- THE REQUEST: Using the records provided below, locate and copy each line that contains the word "this".

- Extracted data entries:
= = = = =

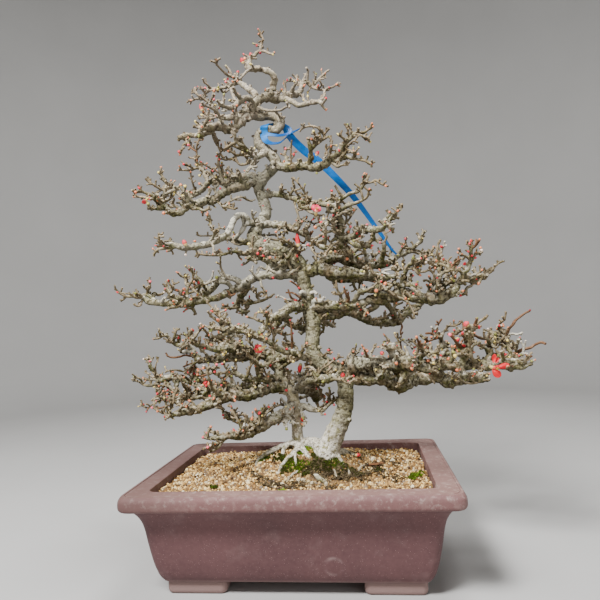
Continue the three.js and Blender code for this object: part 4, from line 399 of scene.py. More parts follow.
SECOND_LEFT_LIMBS: list[Limb] = [
    [
        -22, [-41, 470, 5.5], [-52, 472], [-60, 467], [-70, 466], [-80, 464, 4.5], [-92, 458], [-100, 452],
        [-110, 451], [-120, 449, 4], [-130, 446], [-138, 446], [-144, 440], [-152, 437], [-160, 438],
        [-166, 443], [-171, 450, 3],
    ],
    [-3, [-171, 450, 2.6], [-171, 458], [-168, 468], [-166, 476], [-169, 484, 1.3]],
    [3, [-169, 447, 3.4], [-178, 445], [-184, 447, 2]],
    [-8, [-171, 452, 2.2], [-178, 458], [-186, 463], [-195, 467], [-203, 469], [-210, 468, 1]],
    [6, [-180, 459, 1.6], [-190, 459], [-200, 462], [-212, 463, 0.9]],
    [-6, [-168, 468, 1.4], [-172, 470], [-180, 475], [-188, 480], [-192, 483, 0.9]],
    [6, [-167, 474, 1.3], [-165, 478], [-158, 476], [-156, 470, 0.8]],
    [
        26, [-38, 473, 4.4], [-52, 478], [-62, 478], [-70, 476], [-78, 473], [-95, 475, 4], [-103, 477],
        [-110, 473], [-118, 465], [-124, 461, 2.6],
    ],
    [-6, [-124, 461, 1.7], [-135, 457], [-142, 456], [-147, 459], [-152, 463], [-158, 467, 1]],
    [6, [-109, 474, 2.6], [-111, 481], [-114, 488], [-119, 495], [-122, 500, 1.8]],
    [-6, [-111, 482, 1.4], [-108, 484], [-102, 488], [-98, 493], [-94, 494, 1]],
    [6, [-122, 498, 1.4], [-115, 500], [-110, 497], [-105, 493], [-102, 490, 0.9]],
    [5, [-122, 500, 1.5], [-125, 507], [-133, 510, 1]],
    [-4, [-123, 503, 1.5], [-123, 518], [-122, 527], [-119, 533, 0.8]],
    [-6, [-119, 494, 1.8], [-125, 495], [-133, 493], [-142, 494], [-149, 494, 1]],
    [-8, [-124, 461, 1.5], [-127, 463], [-129, 472], [-131, 480], [-132, 486, 0.9]],
    [-10, [-100, 453, 1.6], [-92, 443], [-85, 440], [-75, 437, 0.9]],
    [12, [-86, 441, 1.5], [-80, 448], [-65, 452], [-58, 448], [-52, 446, 0.9]],
    [-8, [-43, 418, 4.4], [-55, 417, 3.4], [-62, 418, 2.8]],
    [
        -32, [-55, 419, 3], [-61, 425], [-66, 429], [-72, 427], [-77, 422], [-80, 415], [-84, 408],
        [-90, 402], [-97, 398], [-110, 393, 3.2], [-120, 392], [-130, 391], [-140, 390, 3], [-148, 391],
        [-160, 395, 2.6], [-168, 396], [-180, 394, 1.1],
    ],
    [-4, [-154, 392, 1.9], [-165, 391], [-175, 391], [-181, 390], [-187, 384, 1.2]],
    [5, [-65, 426, 2.4], [-63, 414], [-68, 406], [-75, 399, 2]],
    [
        18, [-51, 394, 3.8], [-58, 392], [-70, 395], [-80, 398], [-90, 400], [-97, 404], [-103, 410],
        [-108, 418], [-108, 426, 1.4],
    ],
    [4, [-103, 410, 1.5], [-95, 413], [-88, 411, 0.9]],
    [
        -16, [-46, 383, 3.4], [-55, 378], [-66, 378, 2.4], [-75, 382], [-85, 380], [-95, 378], [-110, 378],
        [-127, 381, 1],
    ],
    [-22, [-4, 367, 3.2], [-18, 361], [-30, 362], [-36, 367], [-45, 371], [-52, 368, 2]],
    [-8, [-32, 361, 1.8], [-31, 356], [-38, 356], [-43, 359], [-48, 356, 1.1]],
    [16, [2, 356, 2.8], [-12, 357], [-20, 356], [-27, 354, 2]],
]

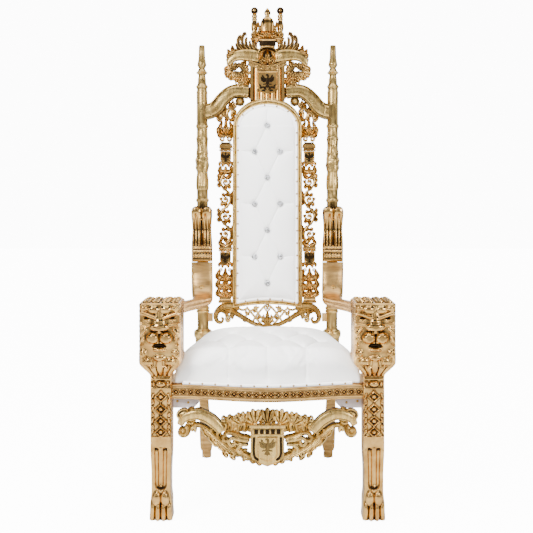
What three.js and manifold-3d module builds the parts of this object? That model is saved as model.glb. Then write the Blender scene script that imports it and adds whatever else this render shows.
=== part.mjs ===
// A carved and gilded high-backed throne with lion's-head arm posts.
// Millimetres, +Z up. The sitter looks along -Y, and left is -X.
import * as THREE from "three";
import { mergeVertices } from "three/addons/utils/BufferGeometryUtils.js";
import Module from "manifold-3d";

const wasm = await Module();
wasm.setup();

// Fits
const clearance = 0.3; // between two pieces that touch
const carvingGap = 1.5; // between two carvings that only come close
const beyond = 100; // reach of a cutting tool in front of the back and behind it

// Seat frame
const railTop = 447;
const railHeight = 47;
const railThickness = 30;
const frontRailEndY = -314; // front face of the front rail, beside the legs
const frontRailBow = 46; // how far its middle stands out beyond its ends
const frontRailDepth = 38; // from front to back beside the legs
const beadCount = 26;
const beadRadius = 10;
const beadHeight = 5;
const cornerBlockWidth = 85;
const cornerBlockHeight = 36;
const cornerBlockDepth = 46;

// Front legs, each carved in one piece with its lion's head
const frontLegX = 350;
const frontLegY = -296;
const legHalfWidth = 36;
const legHalfDepth = 33;
const glideHeight = 5;
const glideRadius = 24;
const rearGlideRadius = 14;
const pawTop = 98;
const pawReach = 14; // how far the toes stand out beyond the leg
const toeCount = 4;
const fluteTop = 243;
const ribRadius = 7;
const diamondBottom = 295;
const diamondTop = 410;
const diamondCount = 4;
const diamondRadius = 21;
const diamondHeight = 9;
const collarZ = 453;
const headBottom = 463;
const headTop = 723;
const headHalfWidth = 70;
const headFrontY = -358; // plane behind the face's relief
const headBackY = -222;

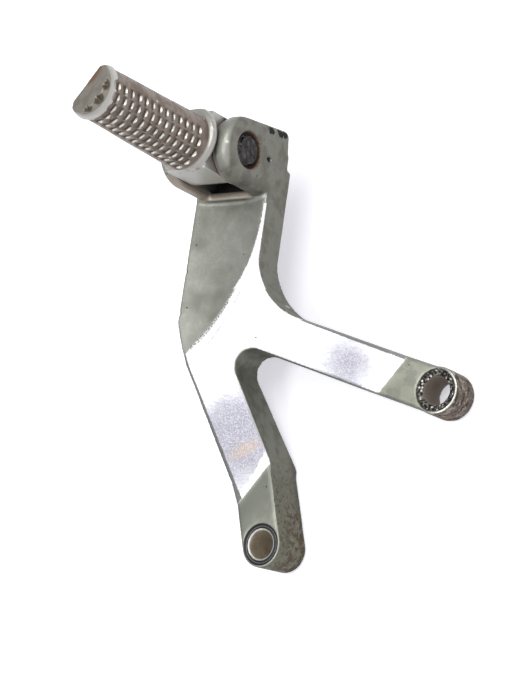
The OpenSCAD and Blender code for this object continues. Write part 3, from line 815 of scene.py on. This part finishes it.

= = = = =

- RESULT OF THE EXERCISE:
Continue the three.js and Blender code for this object: part 4, from line 399 of scene.py. More parts follow.
What three.js and manifold-3d module builds the parts of this object? That model is saved as model.glb. Then write the Blender scene script that imports it and adds whatever else this render shows.
The OpenSCAD and Blender code for this object continues. Write part 3, from line 815 of scene.py on. This part finishes it.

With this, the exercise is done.